> [What is required]:
Copy out, exactly and without additions, the lines from the one that contains "name, rodSolid(place), brass);" to the one that contains "shown = obj.evaluated_get(depsgraph)", both ends included.

> [Dataset content]:
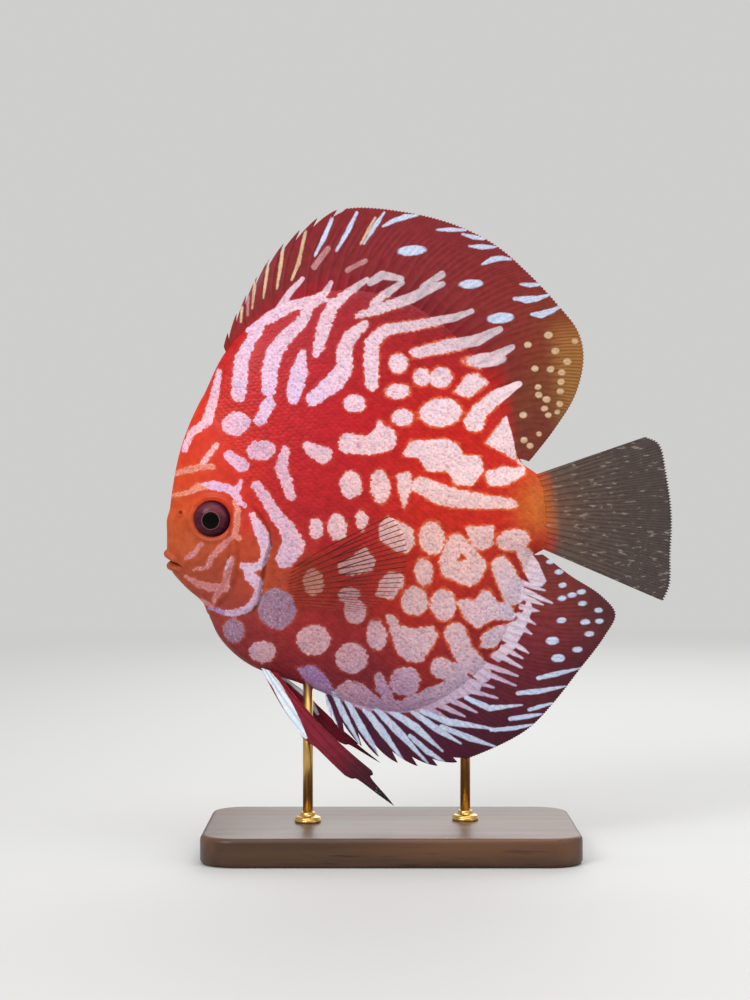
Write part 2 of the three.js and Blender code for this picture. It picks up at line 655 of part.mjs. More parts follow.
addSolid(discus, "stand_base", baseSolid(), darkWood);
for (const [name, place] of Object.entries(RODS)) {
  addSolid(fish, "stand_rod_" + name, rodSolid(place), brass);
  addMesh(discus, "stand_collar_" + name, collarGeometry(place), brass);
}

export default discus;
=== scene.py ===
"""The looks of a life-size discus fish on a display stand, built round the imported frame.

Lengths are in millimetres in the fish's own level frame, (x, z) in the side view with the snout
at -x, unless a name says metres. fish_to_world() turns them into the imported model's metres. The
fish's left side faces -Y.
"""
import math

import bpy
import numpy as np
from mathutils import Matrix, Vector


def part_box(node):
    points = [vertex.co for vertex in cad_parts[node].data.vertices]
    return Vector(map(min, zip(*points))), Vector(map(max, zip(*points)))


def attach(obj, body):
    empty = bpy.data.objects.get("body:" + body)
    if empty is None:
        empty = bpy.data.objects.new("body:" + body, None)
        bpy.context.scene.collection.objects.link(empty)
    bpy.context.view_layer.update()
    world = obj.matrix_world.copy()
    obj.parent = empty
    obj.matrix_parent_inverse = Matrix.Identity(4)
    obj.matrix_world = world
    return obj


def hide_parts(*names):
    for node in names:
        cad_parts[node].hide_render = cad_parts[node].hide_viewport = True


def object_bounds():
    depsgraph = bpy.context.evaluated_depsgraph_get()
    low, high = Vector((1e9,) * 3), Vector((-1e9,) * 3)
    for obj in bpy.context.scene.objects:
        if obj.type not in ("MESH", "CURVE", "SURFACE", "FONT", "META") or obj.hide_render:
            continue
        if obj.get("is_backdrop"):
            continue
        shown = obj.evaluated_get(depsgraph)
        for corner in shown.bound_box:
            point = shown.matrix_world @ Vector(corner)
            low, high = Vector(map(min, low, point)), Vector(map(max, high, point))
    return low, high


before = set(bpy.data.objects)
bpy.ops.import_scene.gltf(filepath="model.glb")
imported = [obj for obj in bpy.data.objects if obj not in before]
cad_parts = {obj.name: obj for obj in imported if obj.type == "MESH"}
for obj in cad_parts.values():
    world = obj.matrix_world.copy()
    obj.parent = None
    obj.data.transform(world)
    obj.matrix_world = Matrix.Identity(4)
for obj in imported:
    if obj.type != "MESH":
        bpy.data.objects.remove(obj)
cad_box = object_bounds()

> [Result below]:
  addSolid(fish, "stand_rod_" + name, rodSolid(place), brass);
  addMesh(discus, "stand_collar_" + name, collarGeometry(place), brass);
}

export default discus;
=== scene.py ===
"""The looks of a life-size discus fish on a display stand, built round the imported frame.

Lengths are in millimetres in the fish's own level frame, (x, z) in the side view with the snout
at -x, unless a name says metres. fish_to_world() turns them into the imported model's metres. The
fish's left side faces -Y.
"""
import math

import bpy
import numpy as np
from mathutils import Matrix, Vector


def part_box(node):
    points = [vertex.co for vertex in cad_parts[node].data.vertices]
    return Vector(map(min, zip(*points))), Vector(map(max, zip(*points)))


def attach(obj, body):
    empty = bpy.data.objects.get("body:" + body)
    if empty is None:
        empty = bpy.data.objects.new("body:" + body, None)
        bpy.context.scene.collection.objects.link(empty)
    bpy.context.view_layer.update()
    world = obj.matrix_world.copy()
    obj.parent = empty
    obj.matrix_parent_inverse = Matrix.Identity(4)
    obj.matrix_world = world
    return obj


def hide_parts(*names):
    for node in names:
        cad_parts[node].hide_render = cad_parts[node].hide_viewport = True


def object_bounds():
    depsgraph = bpy.context.evaluated_depsgraph_get()
    low, high = Vector((1e9,) * 3), Vector((-1e9,) * 3)
    for obj in bpy.context.scene.objects:
        if obj.type not in ("MESH", "CURVE", "SURFACE", "FONT", "META") or obj.hide_render:
            continue
        if obj.get("is_backdrop"):
            continue
        shown = obj.evaluated_get(depsgraph)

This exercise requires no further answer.